Wait, wait, I can answer that! Maybe trying to clean the mustard stain from a tie following an awkward job interview over lunch?

"He's way ahead of the track where people thought he'd be," Perez continues. "He's dedicated, smart, a real student of the game. Every day he's getting better, not only offensively, but defensively."

Stanton's arm is almost as legendary as his bat.  He's second in the NL with nine assists. (Getty Images)  
Stanton's arm is almost as legendary as his bat. He's second in the NL with nine assists. (Getty Images)  
Indeed, Stanton has nine assists, tied for second-most among NL outfielders. But discussing Stanton's arm, which is lethal, is like focusing on Dolly Parton's hair.
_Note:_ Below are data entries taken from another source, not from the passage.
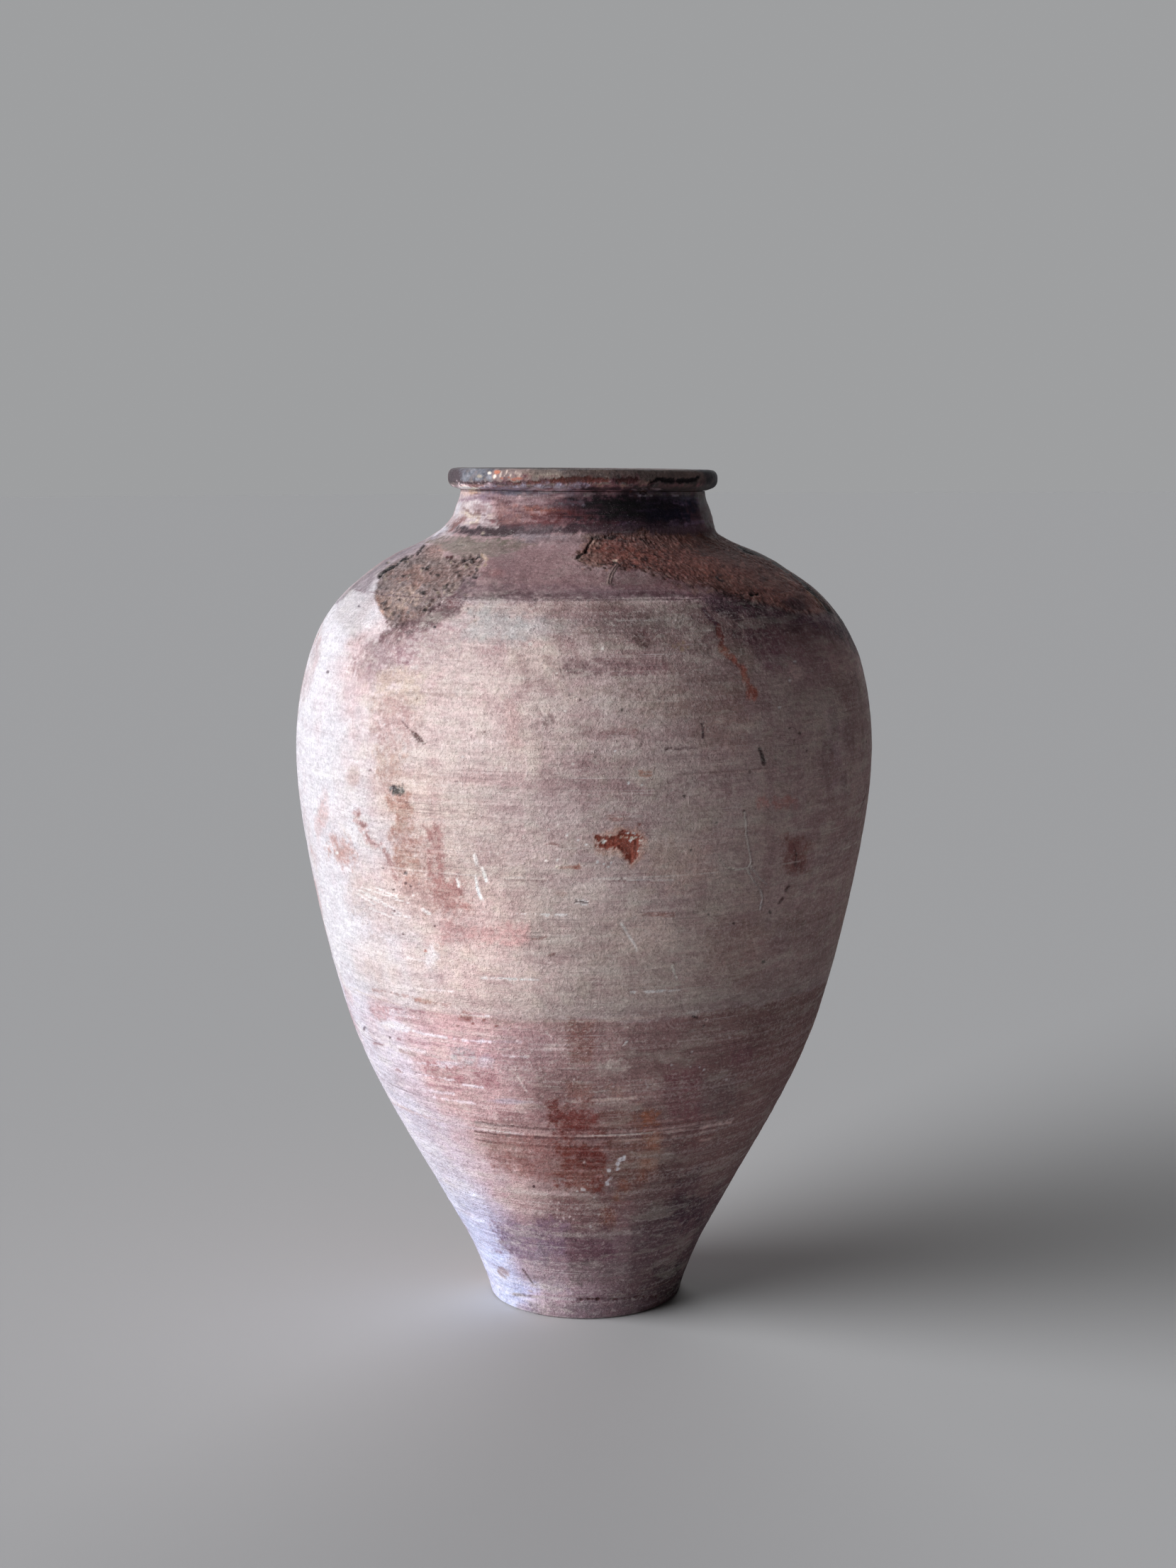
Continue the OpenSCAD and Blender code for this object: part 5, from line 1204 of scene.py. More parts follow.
# lines and scratches
for z_, c_, a_, w_ in ((246, "white", 0.55, 1.4), (241, "brown", 0.5, 1.2), (253, "chalk", 0.45, 1.2), (229, "brown", 0.5, 1.3), (221, "chalk", 0.4, 1.2), (268, "brown", 0.35, 1.2), (777.5, "chalk", 0.35, 1.0), (601, "mauve", 0.4, 2.0), (702, "mauve", 0.35, 2.4)):
    for x0_ in range(-420, 420, 60):
        if rng.random() < 0.82:
            dz = 1.5 * (rng.random() - 0.5)
            stroke([(x0_, -z_ + dz), (x0_ + 34, -z_ + dz + 0.6), (x0_ + 70, -z_ + dz)], w_, c_, a_ * (0.6 + 0.4 * rng.random()), 0.9, 0.9, 0.6, on=REAR)
for k_ in range(30):
    x_, y_, t_, l_ = 760 * (rng.random() - 0.5), -(110 + 640 * rng.random()), 360 * rng.random(), 5 + 14 * rng.random()
    dx_, dy_ = l_ * math.cos(math.radians(t_)), l_ * math.sin(math.radians(t_))
    c_ = ("white", "white", "brown", "plum")[k_ % 4]
    carve(stroke([(x_ - dx_, y_ - dy_), (x_ + 1.5 * (rng.random() - 0.5), y_), (x_ + dx_, y_ + dy_)], 0.9 + 0.5 * rng.random(), c_, 0.75, 0.8, 0.5, 0.3, on=REAR), 0.2)
for k_ in range(60):
    x_, y_ = 780 * (rng.random() - 0.5), -(60 + 700 * rng.random())
    r_ = 1.1 + 1.3 * rng.random()
    dab(x_, y_, r_, r_ * 0.85, ("soot", "white", "soot", "rust", "white")[k_ % 5], 0.8, 0, 0.5, 0.4, on=REAR)
# the side in shade: paler and darker clouds, a stain under the flaked patch, runs, streaks and specks
SHADE = Canvas((deg - 90) * 4.4, -Zs, np.ones(n) * sstep(62, 78, deg + 6 * nC) * sstep(152, 138, deg))


def shade(pts, colour, amount=0.8, soft=10.0, warp=8.0, fine=3.0, vary=0.4):
    return patch(pts, colour, amount, soft, warp, fine, vary, on=SHADE)


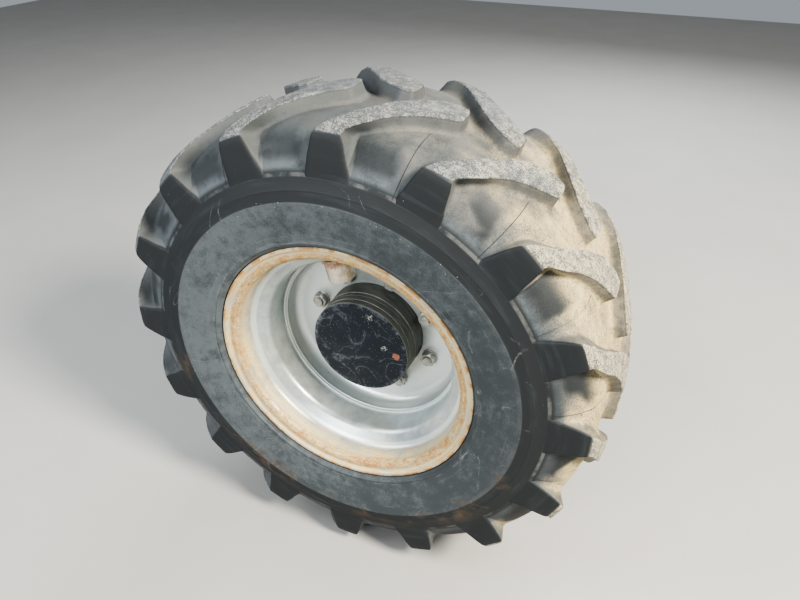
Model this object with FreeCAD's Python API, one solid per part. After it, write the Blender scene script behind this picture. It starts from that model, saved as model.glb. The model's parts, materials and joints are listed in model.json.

"He is unlike anything I've ever seen in person," veteran teammate Greg Dobbs says. "I didn't get to see Mark McGwire a lot because he was before my time. Jose Canseco, Carlos Delgado ... what he is able to do is extremely impressive. And it's not just his strength and size, it's his work ethic."

Florida's second-round pick in 2007, Stanton stands 6-5 and is listed at 248 pounds. Good-sized, yes -- and plenty big enough to suddenly dwarf Atlanta's Jason Heyward, whose legend exploded in the spring of 2010 but who, so far, has had nowhere close to the staying power of Stanton.

Even stuck in the baseball boondocks of Florida, Stanton's legend is taking root.

According to www.hittracker.com, 26 of Stanton's 30 homers have traveled 400 feet or more, and 16 have rocketed 420 feet or more (and how about four at 450 or more?).

Stanton leads the NL with 12 "No Doubt" home runs, trailing only Bautista (13) in the majors. What are "No Doubt" homers? "Means the ball cleared the fence by at least 20 vertical feet AND landed at least 50 feet past the fence," reads the glossary at hittracker.com. "These are the really deep blasts."

"I played with Bo Jackson," Perez says. "And I played with McGwire. He's in that same sentence, let's put it that way.

"At 21, Mac didn't have this power. Bo always was big and strong. Mike's got so much to learn, but it's ridiculous how well he's handling this right now."

Manager Jack McKeon, who, of course, has seen every player who's ever played in the majors (OK, so it only seems that way), also puts Stanton's power with that of McGwire in "modern times."

Fine. But McKeon is 80, so let's have some fun: Pre-modern times, Jack ... anybody Stanton brings to mind?

"I'd say he's in the class of Harmon Killebrew," says McKeon, who managed the Killer with the Kansas City Royals in 1975. "You know if you're the other manager that he's got a chance to beat you. You know every time up, he's got a chance to hit it out of the park.

"He's 21 years old, and they're walking him. And he's not even to the top of his game yet."

Though Stanton ranks only tied for 12th overall in the NL with 58 walks, 27 of those have come since the All-Star break. He ranks third in the NL since then. As it is, he leads the Marlins in homers, RBI, slugging percentage and extra-base hits.

At 30 taters today, Stanton is tied with Hall of Famer Jimmie Foxx for the sixth-most before September by a player under the age of 22. According to Stats, Inc., the only five with more are Mathews (43, 1953), Frank Robinson (35, 1956), Mel Ott (33, 1929), Alex Rodriguez (33, 1996) and Pujols (31, 2001).

Scary thing for opponents is, indications are, it's only the beginning.

"He's not a guy who hits them down the line," Perez says. "He uses the big part of the park -- left-center to right-center -- and if you add up the distances of his home runs, I guarantee you he's got more distance to his than anybody else.

"And a lot of balls he's missing now, he won't miss in a month. And a lot of balls he misses in a month, he won't miss next year."